Over the past 5 years, our research has focused on teacher candidates’ (TC) engagements with ICT in their TEP at a large regional university in Canada. We reasoned that if beginning teachers could assume a leadership role as they exited the program, they might be able to help build momentum to change ICT perspectives and practices in educational institutions. Before we began our research, we examined scholarly research to identify conditions that contributed to the formation of beginning teachers ICT perspectives. In this chapter we report on our literature review and the first two years of our three-year study called “ICT Ecologies of Learning (ICT-EL)”.

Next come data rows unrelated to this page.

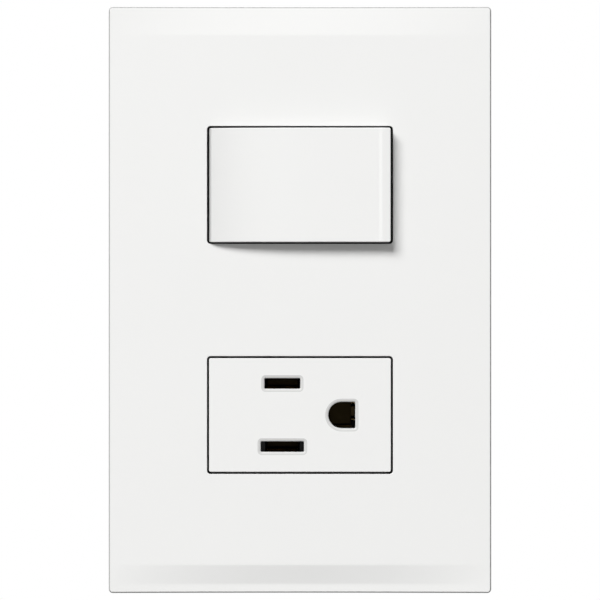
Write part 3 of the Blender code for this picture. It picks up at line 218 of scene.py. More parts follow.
def make_drift() -> None:
    """Slow drift of tone and gloss: value and roughness follow two noises, one 6 times as dense."""
    inputs = {"Vector": None, "Color": (0.8, 0.8, 0.8, 1.0), "Roughness": 0.4, "Scale": 60.0}
    group = Group("tone_drift", inputs | {"Tone": 0.02, "Gloss": 0.05})
    given = group.given
    slow = group.noise(given["Vector"], given["Scale"], 2.0)
    quick = group.noise(given["Vector"], group.math("MULTIPLY", given["Scale"], 6.0), 4.0)
    value = group.math("MULTIPLY_ADD", group.math("SUBTRACT", slow, 0.5), given["Tone"], 1.0)
    gloss = group.math("SUBTRACT", quick, 0.5)
    rough = group.math("MULTIPLY_ADD", gloss, given["Gloss"], given["Roughness"])
    group.close({"Color": group.toned(given["Color"], value), "Roughness": rough})


def make_shade() -> None:
    """Shade in a cavity: a share of the value inside it, clear behind Rear and ahead of Front.

    Both ramps take a millimetre and are clamped to 0 and 1: (y - rear) and (front - y).
    """
    inputs = {"Vector": None, "Color": (0.8, 0.6, 0.3, 1.0), "Front": -0.001, "Rear": 0.012}
    group = Group("depth_shade", inputs | {"Share": 0.1})
    given = group.given
    y = group.add("ShaderNodeSeparateXYZ", {0: given["Vector"]}).outputs["Y"]
    past, before = group.math("SUBTRACT", y, given["Rear"]), group.math("SUBTRACT", given["Front"], y)
    behind, ahead = (group.math("MULTIPLY", run, 1.0 / MM, clamp=True) for run in (past, before))
    room = group.math("SUBTRACT", 1.0, given["Share"])
    value = group.math("MULTIPLY_ADD", group.math("MAXIMUM", behind, ahead), room, given["Share"])
    group.close({"Color": group.toned(given["Color"], value)})


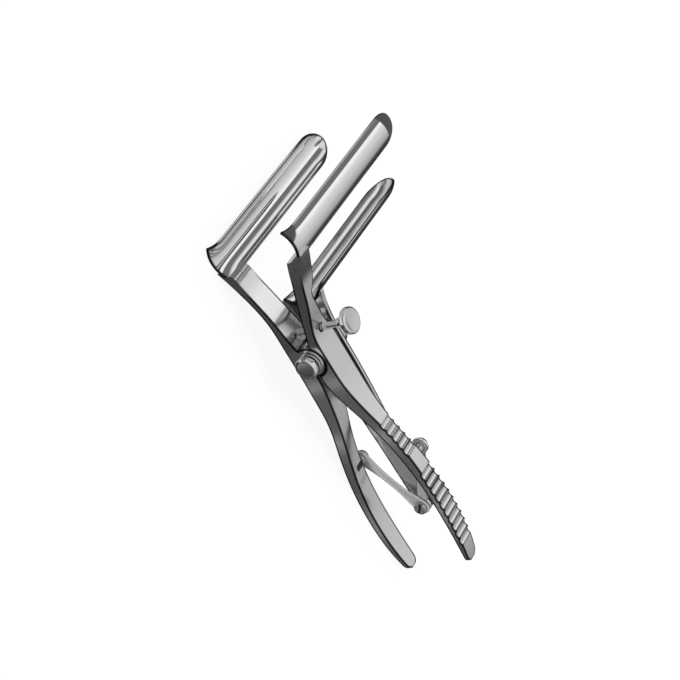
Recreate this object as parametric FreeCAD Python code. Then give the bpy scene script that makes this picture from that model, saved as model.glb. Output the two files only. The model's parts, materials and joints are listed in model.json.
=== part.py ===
import FreeCAD, Part
import math
import os

os.makedirs("parts", exist_ok=True)

# Working frame: x runs from the blades to the handles, y along the pivot axis
# towards the blade tips, z from the left lever up to the right lever.
# The pivot axis is at x = 0, z = 0, and the front face of the hub is at y = 0.
# At the end everything is tilted onto its resting points and centred.

# Clearances
GAP = 0.3
LINK_GAP = 0.2
RUN = 0.05

# Hub and pivot
HUB_WIDTH = 14.5
HUB_R = 7.2
PIVOT_R = 2.5
KNOB_R = 5.3
KNOB_T = 5.0
SPACER_R = 6.0
NUT_R = 7.0
NUT_T = 4.2

# Blades
BLADE_CHORD = 16.0
BLADE_DEPTH = 4.7
BLADE_WALL = 1.3
FLARE_HALF = 11.0
LEFT_BASE_Y = 4.5
RIGHT_BASE_Y = 1.8
BLADE_TIP_Y = 110.0
SIDE_BLADE_X = -52.7
SIDE_BLADE_Z = 19.2
SIDE_BLADE_TURN = 13.0

# Third lever
BAR_T = 2.5
BAR_Y = HUB_WIDTH + 2.5
BACK_BLADE_X = -23.5
BACK_TIP_Y = 112.0
SLOT_END = 30.0
SLOT_SIDE = 0.55

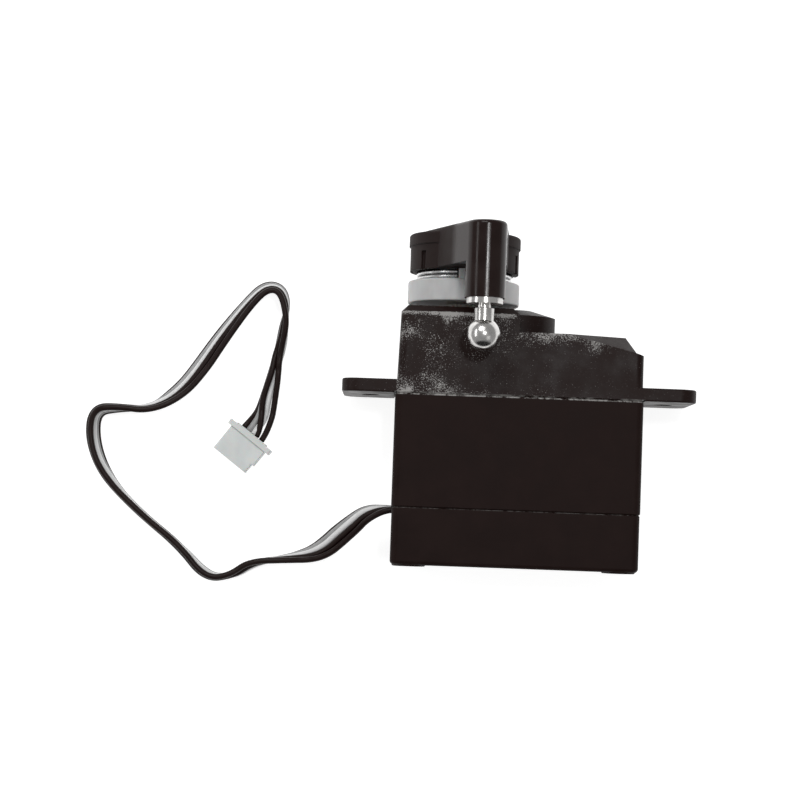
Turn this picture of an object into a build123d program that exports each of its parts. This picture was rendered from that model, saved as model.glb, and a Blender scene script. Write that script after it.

We view ICT ecologies of learning as conceptual positions that acknowledge contextual issues are multi-dimensionally and multi-directionally articulated by experiences, human socially interested agency, and environmental conditions. Research shows that ICT has increased the complexity of people’s ways of living (culture), saturating experiences with profound challenges of pedagogical and technological adaptability (Krug & Arntzen, in press; Foucault, 1982; Hall, 1981; Kirsh, 2000). Our definition of ICT ecologies of learning draws from research on ecologies and neuroscience. We articulate active socially engaged learning (ASEL), efficacious learning, and critical inquiry through ecologies as emergent systems that are in a continuous state of formation and change. The emergent formation of a learning ecology is guided by both intrinsic characteristics of the participants and the external conditions they are simultaneously situated within.